Paul in Romans 8 gives the vision back. The groaning of creation, the groaning of the saints, and the groaning of the Spirit do not signal death but labor pains. Creation longs for the revealing of the sons of God because its own renewal rides on their resurrection. The saints, who already possess the firstfruits of the Spirit, groan as they eagerly wait for the full adoption and the redemption of their bodies. The already and the not yet meet here: adoption is real now in Christ, yet the fullness of the inheritance, enthronement, and resurrection still lies ahead. That gap creates a life defined by hope, because “hope that is seen is not hope.” Hope becomes the church’s engine, foundation, and holy confidence to topple idols and to resist the parasitic ideologies that demand compromise.

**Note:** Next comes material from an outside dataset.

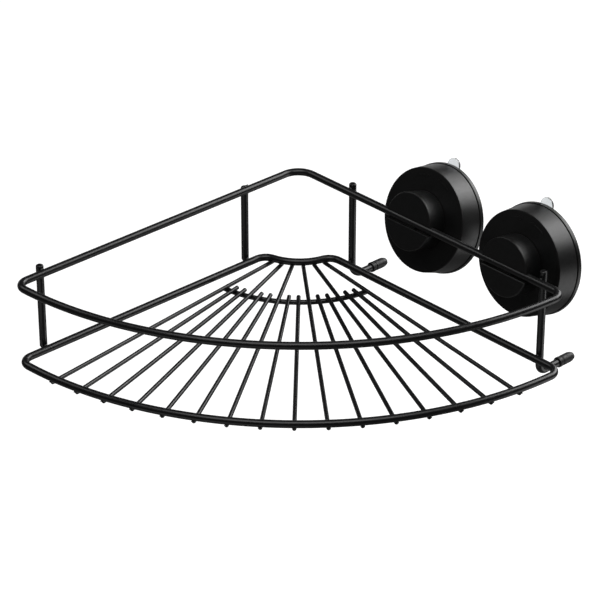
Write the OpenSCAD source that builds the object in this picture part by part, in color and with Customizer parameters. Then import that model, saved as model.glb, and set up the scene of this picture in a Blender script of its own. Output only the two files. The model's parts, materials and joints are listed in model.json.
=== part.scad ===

Paul then defines how hope walks. Waiting is not thumb-twiddling; it is eager expectancy, like a watchman stretching the neck toward the dawn. The Greek word hupomone reframes patience as muscular steadfastness: stand firm, do not budge, bear up under pressure. The call sounds bluntly practical. Do not be a wimp when storms come. Fix the face like flint toward the glory to be revealed and refuse to be thrown off course by pain, loss, or delay.
Finally, the Spirit enters the ache. The Spirit helps in weakness, comes alongside as the heavy-lifter, and intercedes with groanings too deep for words. While saints often pray only for escape, the Spirit prays according to the will of God, often asking for endurance through the storm rather than rescue from it. The heart-searching God finds his own Spirit within his people praying perfectly for them. So the charge lands with weight and comfort together: stop drinking from broken cisterns, plant feet on the Rock, and wait for the Lord with holy confidence.
Hope is the foundation upon which we stand. It is the engine that drives our mission, and it is that which gives the church its holy confidence to topple idols and to stand firm and to knock down the gates of hell. My friends, a church without hope, a church without the hope of glory is a weak and feckless church. My friends, this must not be named among us.
[00:20:03]
(34 seconds)
The groaning of creation and the groaning of the saints and the groaning of the spirit must be understood not as death groans. Right? Paul Paul is not talking about we're all just groaning because everything is going to hell in a handbasket. We're not groaning because things keep getting worse and worse and worse. We're not groaning because the end is near and everything will be destroyed. These are not death groans. These are birth pains for the new creation.
[00:10:14]
(35 seconds)
The pains of childbirth are real, but new life is coming. The new creation is coming. Your glorified body is coming. The fullness of your adoption is coming. So plant your feet upon the rock. Set your face like flint and wait, not with a shrug, but with holy confidence and zeal for the glory that is to come. Wait for the Lord. Be strong, and let your heart take courage. Wait for the Lord.
[00:37:29]
(33 seconds)
So my friends, you are not alone in this waiting. You're not alone in the ache. The same spirit that raised Jesus Christ from the dead is inside of you right now, interceding on your behalf with depths of longing that words cannot express. My friends this this is where the waters of life meet the thirsty soul. This is where the fulfillment comes. So stop stop going back to the broken cisterns. Stop buying what the world is selling.